Gostei disso, sinto como se fosse uma vontade expandir, alcançar algo mais além...belo poema...um abraço na alma...

Dauri Batisti disse...

Que coisa bonita você escreveu! Admiro este modo de escrever. As questões que você levanta são também as mesmas que atravessam meu coração, mas eu jamais saberia escrever assim. Parabéns.

lula eurico disse...

Dauri, Poeta... que é isso? Sei que tens essa generosidade comigo, mas, teu estilo é estonteante. Vc capta das coisas uma visão que só vc alcança... vc é Poeta, eu, um conceptualista. Não consigo atingir o cerne das coisas como vc, amigo. Bem, mas sou obrigado a escrever e escrevo isso que lês: inquietações.
Abraçamigo e fraterno.

Ah, não sei se já te disse isso, mas, tive um parceiro de composições ao violão, ainda adolescente. Com ele, lembro agora, eu trocava as mesmas impresssões que troco contigo, Poeta.

Abração, amigo.

Sueli Maia (Mai) disse...

Ah! amigo d'infância...

Eu leio e releio e paro diante das palavras e esse teu Eu-Lírico perambula pelo meu juízo a martelar palavras, sibilos, sons...

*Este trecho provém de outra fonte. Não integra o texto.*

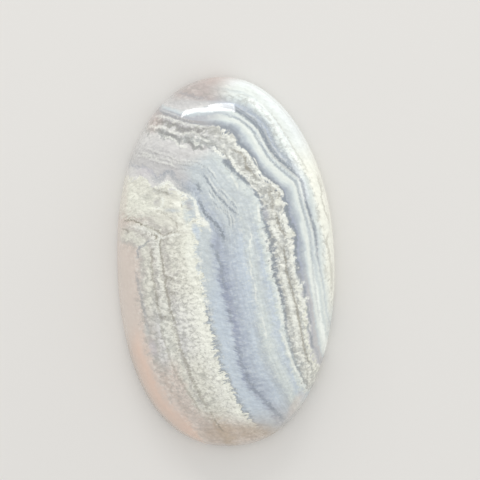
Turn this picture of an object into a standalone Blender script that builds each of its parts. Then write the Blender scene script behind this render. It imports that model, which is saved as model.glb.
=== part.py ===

Uma beleza que me transporta nos séculos na magia da lingua portuguesa.


E brindo a tua genialidade.


Carinho,

Mai

lula eurico disse...

Brinde à minha transpiração, amiga! Nada de genialidade. Sei a medida dos grandes poetas, e, sem falsa modéstia, sou um poeta menor.
Mas, transpiro muito, há uns 40 e poucos anos na luta mais vã drummondiana: luto com as palavras.
Mas agradeço teu carinho.

Rejane Martins disse...

...tão sem palavras, tanta luz acumulada por aqui - tanta!
Meio em casa, meio com minha cisma de sempre, e na lonjura de semitom em ré pra atingir sol sustenido.